* _Task statement_
Quote verbatim everything from the line containing "imported = [obj" down to the line containing "UP = np.array([0.0, 0.0, 1.0])", with both of those lines included and no others.

* _Recorded data_
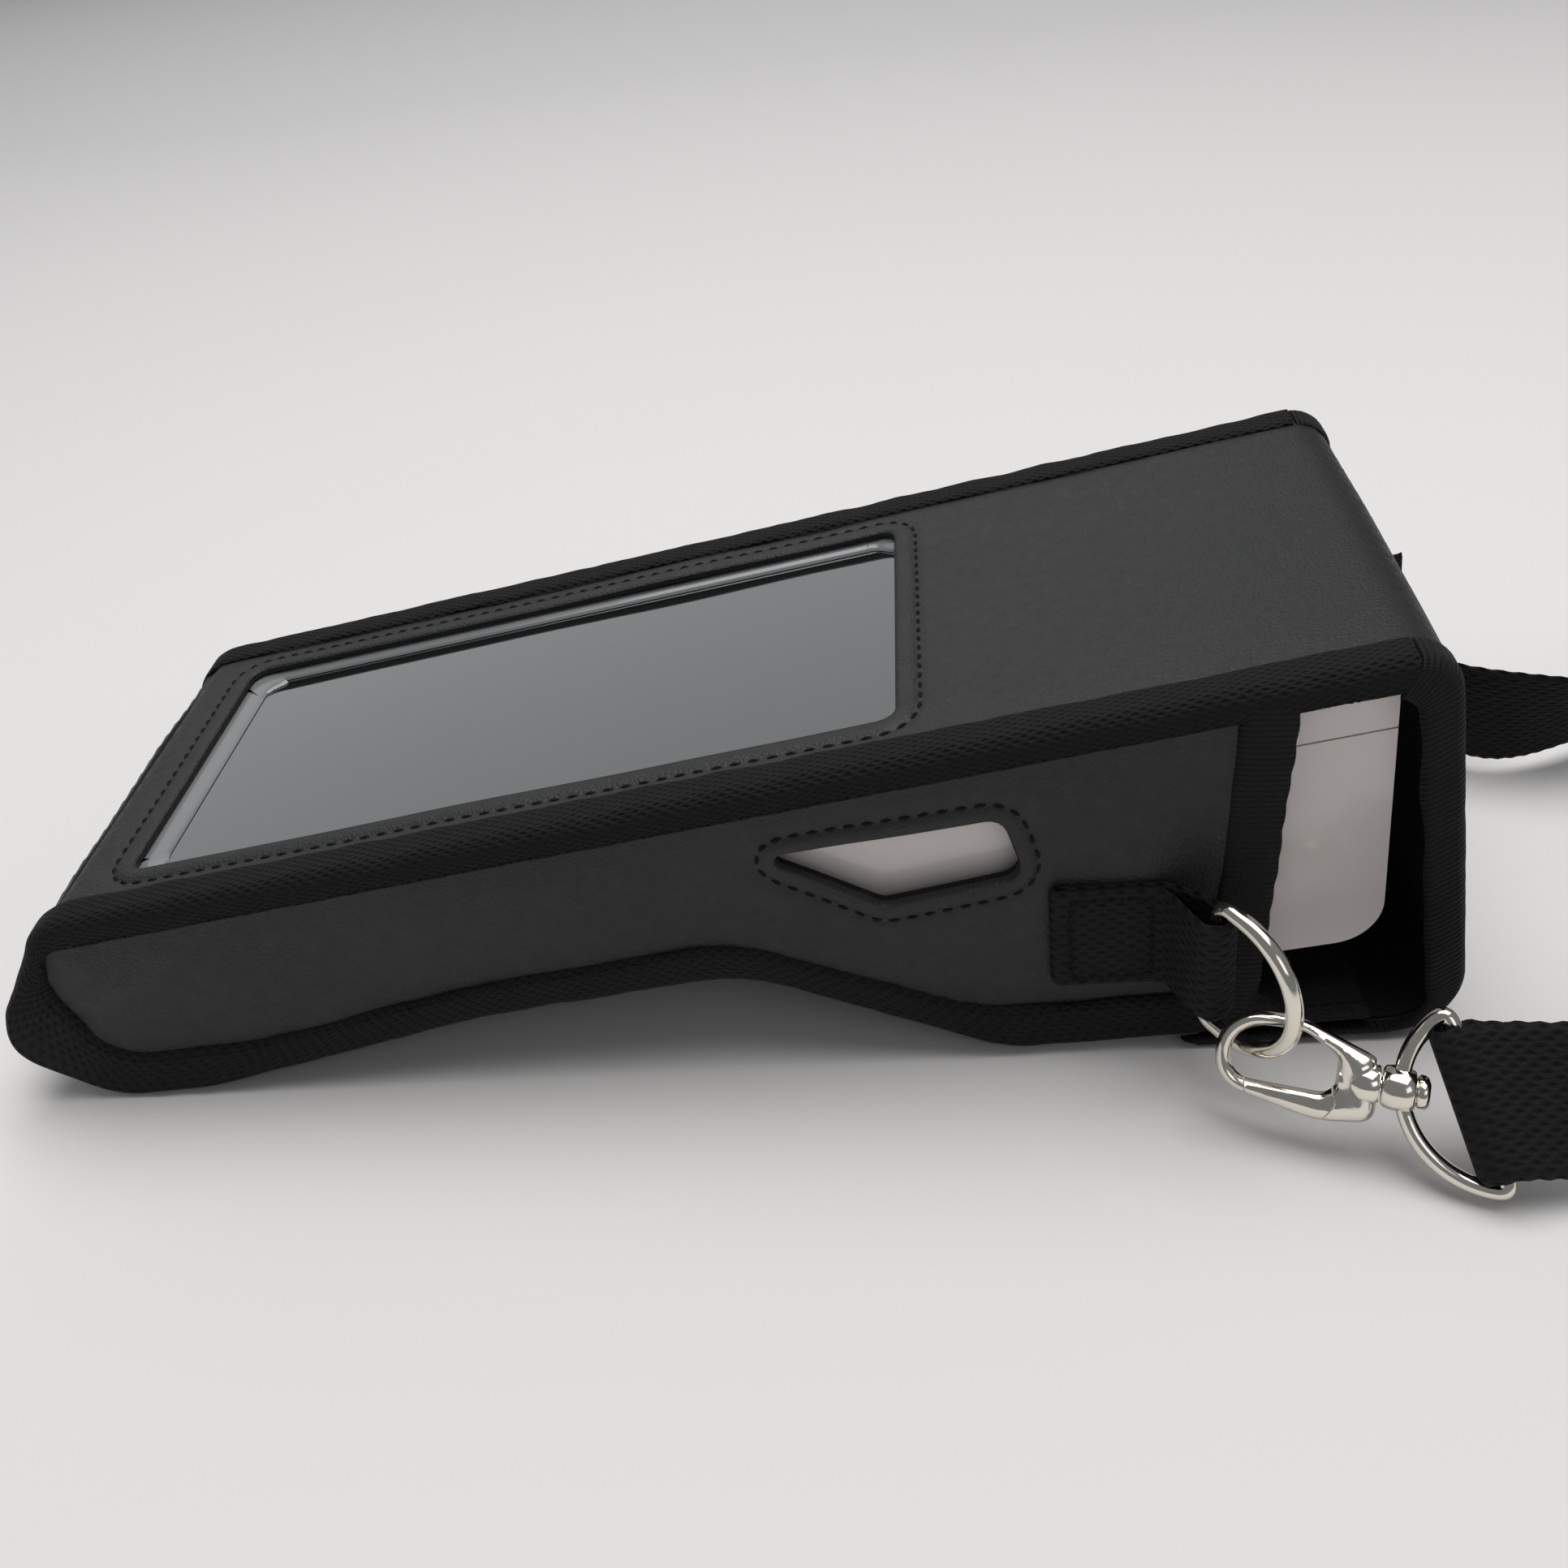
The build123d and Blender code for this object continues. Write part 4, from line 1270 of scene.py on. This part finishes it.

---

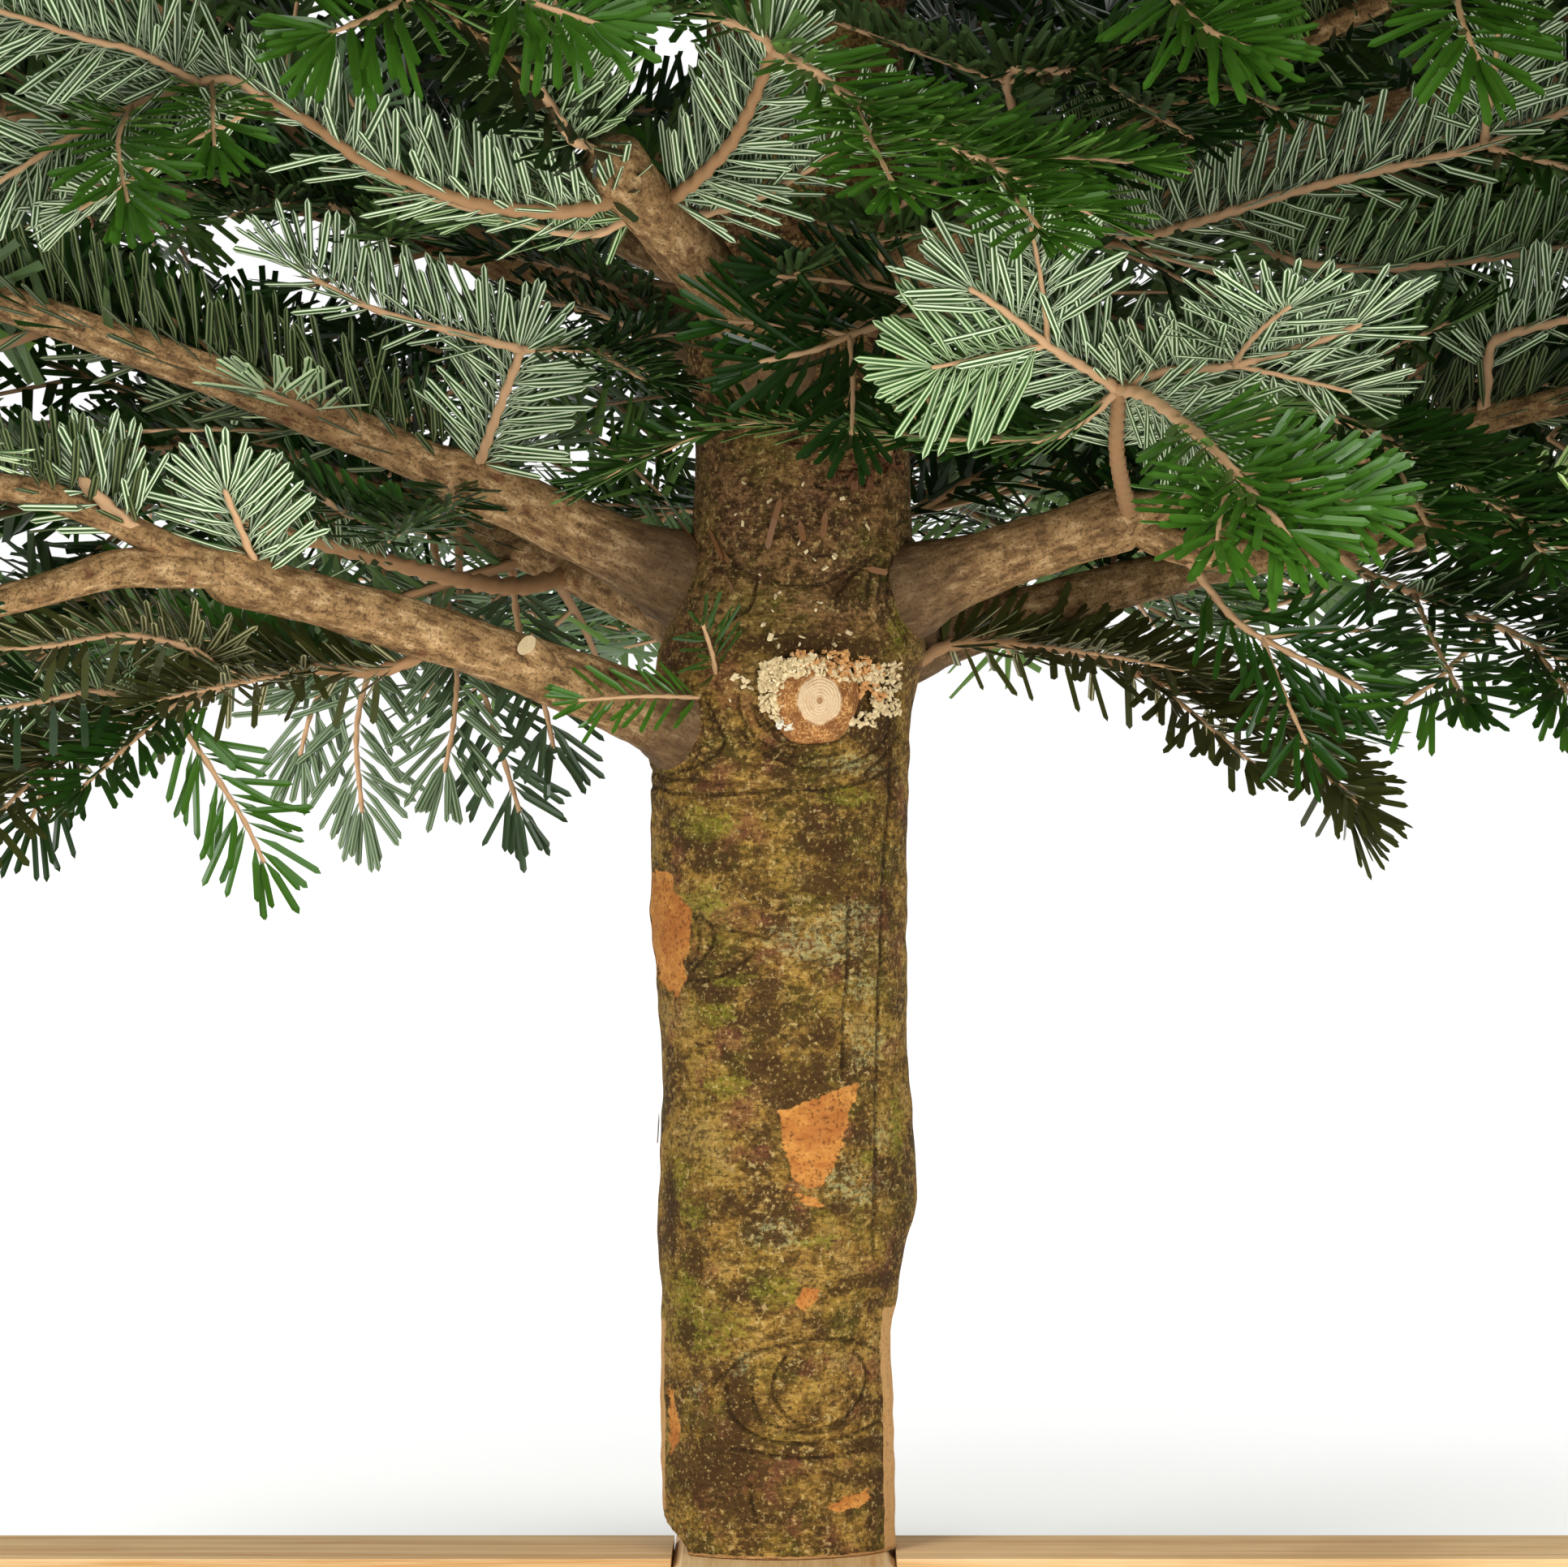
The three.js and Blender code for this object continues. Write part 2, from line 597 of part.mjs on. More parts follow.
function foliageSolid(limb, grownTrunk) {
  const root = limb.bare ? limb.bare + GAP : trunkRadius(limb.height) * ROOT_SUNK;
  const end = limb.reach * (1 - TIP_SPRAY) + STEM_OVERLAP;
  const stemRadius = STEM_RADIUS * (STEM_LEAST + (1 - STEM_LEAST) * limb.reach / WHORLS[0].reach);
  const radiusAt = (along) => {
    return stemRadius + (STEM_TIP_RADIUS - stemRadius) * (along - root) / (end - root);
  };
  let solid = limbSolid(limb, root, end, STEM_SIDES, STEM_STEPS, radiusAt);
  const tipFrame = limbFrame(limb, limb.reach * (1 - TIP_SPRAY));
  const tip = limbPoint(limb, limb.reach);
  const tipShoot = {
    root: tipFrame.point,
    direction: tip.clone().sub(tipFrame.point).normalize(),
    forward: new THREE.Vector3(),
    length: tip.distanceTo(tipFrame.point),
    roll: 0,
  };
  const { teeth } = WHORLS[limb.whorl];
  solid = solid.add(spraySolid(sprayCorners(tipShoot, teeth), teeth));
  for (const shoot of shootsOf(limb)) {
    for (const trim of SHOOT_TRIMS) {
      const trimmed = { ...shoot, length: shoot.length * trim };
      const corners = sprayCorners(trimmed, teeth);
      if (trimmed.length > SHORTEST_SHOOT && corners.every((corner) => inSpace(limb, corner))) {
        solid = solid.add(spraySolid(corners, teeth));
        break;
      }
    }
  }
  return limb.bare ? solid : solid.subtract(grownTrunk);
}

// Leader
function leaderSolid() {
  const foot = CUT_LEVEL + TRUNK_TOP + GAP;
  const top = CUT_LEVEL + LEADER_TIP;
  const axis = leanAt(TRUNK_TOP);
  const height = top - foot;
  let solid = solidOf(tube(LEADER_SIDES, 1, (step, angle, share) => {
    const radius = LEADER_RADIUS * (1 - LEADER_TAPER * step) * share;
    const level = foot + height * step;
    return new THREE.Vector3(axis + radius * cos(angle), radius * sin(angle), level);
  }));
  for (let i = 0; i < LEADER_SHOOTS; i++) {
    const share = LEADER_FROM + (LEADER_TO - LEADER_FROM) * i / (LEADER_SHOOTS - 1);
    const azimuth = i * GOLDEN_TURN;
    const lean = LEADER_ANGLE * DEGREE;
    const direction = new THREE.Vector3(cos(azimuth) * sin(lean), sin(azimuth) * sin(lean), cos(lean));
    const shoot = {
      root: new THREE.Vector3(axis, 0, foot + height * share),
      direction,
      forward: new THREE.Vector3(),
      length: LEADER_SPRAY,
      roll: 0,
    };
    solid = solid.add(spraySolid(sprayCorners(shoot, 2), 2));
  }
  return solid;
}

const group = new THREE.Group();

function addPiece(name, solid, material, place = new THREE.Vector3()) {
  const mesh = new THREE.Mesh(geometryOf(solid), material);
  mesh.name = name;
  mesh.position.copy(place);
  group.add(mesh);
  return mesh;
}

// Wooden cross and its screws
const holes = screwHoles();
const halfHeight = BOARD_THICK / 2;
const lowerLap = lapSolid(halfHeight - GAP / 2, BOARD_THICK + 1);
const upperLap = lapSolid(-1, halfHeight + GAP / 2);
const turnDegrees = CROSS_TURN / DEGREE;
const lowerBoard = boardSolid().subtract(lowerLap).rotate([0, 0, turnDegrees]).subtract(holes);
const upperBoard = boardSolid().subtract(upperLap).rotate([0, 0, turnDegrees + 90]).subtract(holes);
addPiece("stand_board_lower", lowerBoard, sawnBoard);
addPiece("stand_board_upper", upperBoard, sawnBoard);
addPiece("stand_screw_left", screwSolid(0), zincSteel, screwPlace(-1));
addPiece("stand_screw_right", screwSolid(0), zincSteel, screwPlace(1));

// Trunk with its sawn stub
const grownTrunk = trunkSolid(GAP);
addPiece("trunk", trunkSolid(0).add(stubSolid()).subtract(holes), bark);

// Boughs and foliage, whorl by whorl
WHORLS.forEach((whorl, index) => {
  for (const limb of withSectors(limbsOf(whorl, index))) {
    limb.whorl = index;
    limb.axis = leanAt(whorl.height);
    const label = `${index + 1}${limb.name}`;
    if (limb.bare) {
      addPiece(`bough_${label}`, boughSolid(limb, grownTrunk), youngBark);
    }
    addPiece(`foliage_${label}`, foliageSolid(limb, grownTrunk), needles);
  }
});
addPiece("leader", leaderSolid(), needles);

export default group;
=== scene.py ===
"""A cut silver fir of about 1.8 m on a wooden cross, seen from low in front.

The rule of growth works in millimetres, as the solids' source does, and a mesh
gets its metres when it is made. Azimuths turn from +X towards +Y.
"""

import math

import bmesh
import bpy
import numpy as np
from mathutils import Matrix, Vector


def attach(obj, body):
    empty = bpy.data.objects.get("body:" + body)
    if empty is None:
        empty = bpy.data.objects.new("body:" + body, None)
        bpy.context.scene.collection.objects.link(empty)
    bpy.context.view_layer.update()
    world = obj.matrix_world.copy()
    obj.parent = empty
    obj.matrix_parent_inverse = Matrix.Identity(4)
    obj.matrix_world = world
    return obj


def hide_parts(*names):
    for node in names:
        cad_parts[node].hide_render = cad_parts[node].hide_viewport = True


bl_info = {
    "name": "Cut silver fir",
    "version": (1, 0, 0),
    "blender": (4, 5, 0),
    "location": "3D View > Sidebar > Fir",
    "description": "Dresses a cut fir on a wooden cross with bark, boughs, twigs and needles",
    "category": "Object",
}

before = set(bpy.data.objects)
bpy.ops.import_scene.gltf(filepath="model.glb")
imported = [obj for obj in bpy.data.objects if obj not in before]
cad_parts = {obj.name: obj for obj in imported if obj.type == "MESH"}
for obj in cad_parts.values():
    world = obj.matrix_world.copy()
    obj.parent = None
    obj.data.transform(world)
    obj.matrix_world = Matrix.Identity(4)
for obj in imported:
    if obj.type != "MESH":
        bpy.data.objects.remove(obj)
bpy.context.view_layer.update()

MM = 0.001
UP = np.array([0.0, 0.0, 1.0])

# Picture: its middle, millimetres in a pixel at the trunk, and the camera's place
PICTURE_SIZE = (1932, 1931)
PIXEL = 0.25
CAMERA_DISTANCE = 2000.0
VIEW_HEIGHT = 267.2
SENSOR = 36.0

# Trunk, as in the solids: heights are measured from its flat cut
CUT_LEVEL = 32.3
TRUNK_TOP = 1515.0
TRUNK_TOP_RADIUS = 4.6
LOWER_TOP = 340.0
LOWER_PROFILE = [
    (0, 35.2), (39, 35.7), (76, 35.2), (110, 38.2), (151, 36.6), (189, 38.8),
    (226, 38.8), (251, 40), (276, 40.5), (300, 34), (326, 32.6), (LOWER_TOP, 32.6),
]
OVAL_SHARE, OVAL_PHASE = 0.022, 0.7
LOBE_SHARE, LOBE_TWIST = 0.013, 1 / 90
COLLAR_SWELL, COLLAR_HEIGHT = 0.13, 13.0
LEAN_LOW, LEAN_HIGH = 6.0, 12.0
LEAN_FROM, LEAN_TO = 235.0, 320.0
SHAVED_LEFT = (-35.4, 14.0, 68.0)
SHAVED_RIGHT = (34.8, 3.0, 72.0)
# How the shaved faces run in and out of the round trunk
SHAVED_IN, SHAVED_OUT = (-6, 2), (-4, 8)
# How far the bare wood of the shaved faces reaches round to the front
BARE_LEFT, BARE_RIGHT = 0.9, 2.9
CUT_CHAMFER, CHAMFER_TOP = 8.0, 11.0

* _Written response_
imported = [obj for obj in bpy.data.objects if obj not in before]
cad_parts = {obj.name: obj for obj in imported if obj.type == "MESH"}
for obj in cad_parts.values():
    world = obj.matrix_world.copy()
    obj.parent = None
    obj.data.transform(world)
    obj.matrix_world = Matrix.Identity(4)
for obj in imported:
    if obj.type != "MESH":
        bpy.data.objects.remove(obj)
bpy.context.view_layer.update()

MM = 0.001
UP = np.array([0.0, 0.0, 1.0])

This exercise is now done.